Musician on the South Bank of the Thames, in London
I thought of this article when walking along the South Bank of the Thames the following weekend, where a huge amount of activity was drawing the London crowds. Admittedly that's a far bigger city, but the principle is the same.

Saturday, February 22, 2014

Coming soon: white water rafting through the city!

The national capital region has a huge amount of potential that could be far better exploited by the tourism industry, if people put their minds to it. The Ottawa River is a good example of this under-use of natural resources, but maybe things are about to change. CBC Ottawa announced this week that this summer there will be a new attraction in town.
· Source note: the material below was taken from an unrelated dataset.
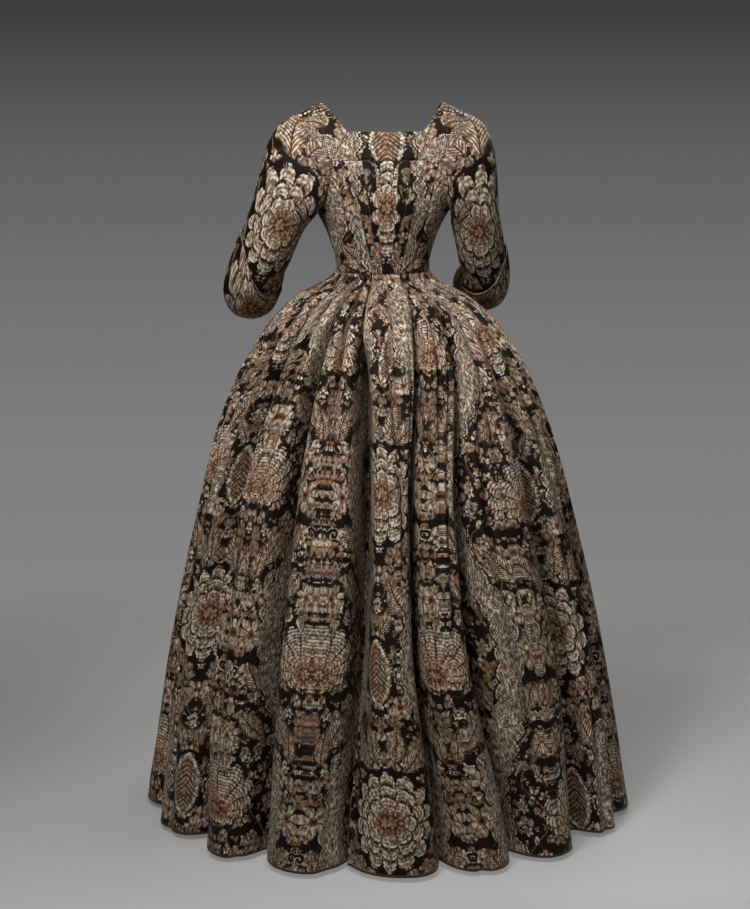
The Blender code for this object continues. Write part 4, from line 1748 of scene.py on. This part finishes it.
# Soft troughs between the folds: place in folds, drift over the height, width in folds,
# depth, and the heights above the floor between which each one runs.
TROUGHS = (
    (0.35, 0.30, 0.10, 0.007, 0.75, 0.05),
    (0.80, -0.20, 0.07, 0.009, 0.97, 0.35),
    (1.42, 0.25, 0.09, 0.008, 0.62, -0.10),
    (1.86, -0.05, 0.05, 0.030, 0.94, 0.20),
    (2.12, 0.05, 0.05, 0.034, 0.90, 0.10),
    (2.30, 0.20, 0.07, 0.012, 0.92, 0.15),
    (2.68, 0.10, 0.06, 0.008, 0.60, -0.10),
    (3.36, -0.20, 0.07, 0.011, 0.98, 0.30),
    (3.70, 0.15, 0.08, 0.009, 0.70, -0.10),
    (4.26, 0.10, 0.06, 0.012, 1.00, 0.42),
    (4.56, 0.40, 0.05, 0.017, 1.02, 0.50),
    (4.83, 0.00, 0.04, 0.007, 1.02, 0.60),
    (5.30, 0.20, 0.07, 0.009, 0.66, -0.10),
    (5.64, -0.10, 0.06, 0.012, 0.99, 0.35),
    (6.34, 0.15, 0.08, 0.012, 0.90, 0.10),
    (6.86, -0.05, 0.05, 0.034, 0.92, -0.10),
    (7.13, 0.05, 0.05, 0.034, 0.86, -0.20),
    (7.32, 0.10, 0.07, 0.008, 0.60, -0.10),
    (7.66, -0.15, 0.07, 0.011, 0.94, 0.25),
    (8.38, 0.20, 0.08, 0.009, 0.76, 0.00),
    (8.74, 0.00, 0.06, 0.008, 0.98, 0.45),
    (9.36, 0.20, 0.08, 0.009, 0.70, -0.10),
    (9.72, -0.10, 0.06, 0.010, 0.98, 0.40),
    (10.40, 0.15, 0.09, 0.008, 0.85, 0.20),
    (11.30, -0.20, 0.07, 0.010, 0.66, -0.10),
    (11.66, 0.10, 0.06, 0.009, 0.99, 0.38),
    (12.40, 0.20, 0.08, 0.010, 0.90, 0.12),
    (12.74, -0.10, 0.06, 0.008, 0.62, -0.10),
    (13.32, -0.15, 0.07, 0.010, 0.97, 0.30),
    (13.70, 0.10, 0.08, 0.009, 0.72, 0.00),
    (14.42, 0.20, 0.07, 0.010, 0.93, 0.22),
    (15.30, -0.10, 0.08, 0.009, 0.68, -0.10),
    (15.70, 0.15, 0.06, 0.010, 0.99, 0.42),
    (16.38, 0.20, 0.08, 0.009, 0.88, 0.10),
    (17.30, -0.15, 0.07, 0.008, 0.64, -0.10),
    (17.66, 0.10, 0.06, 0.010, 0.97, 0.36),
)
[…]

Wilderness Tours, a white water rafting company that normally operates from much further upstream, near Cobden,
Ottawa River with the city ahead, from the Remic Rapids
below Bate Island, spring 2013
will begin offering tours down the Ottawa River right in the heart of the nation's capital beginning in June [...] The company has been given permission to take customers downstream through the Des Chênes and Remic Rapids from Britannia to Lemieux Island, just west of Chaudiere Island.
It sounds like a good idea that will especially appeal to visitors from elsewhere in Canada or from overseas, because:
... tour guides will also inform participants about aboriginal, fur and lumber trade history [...] "You're not just being told about the history of the Ottawa river. You're experiencing it for yourself."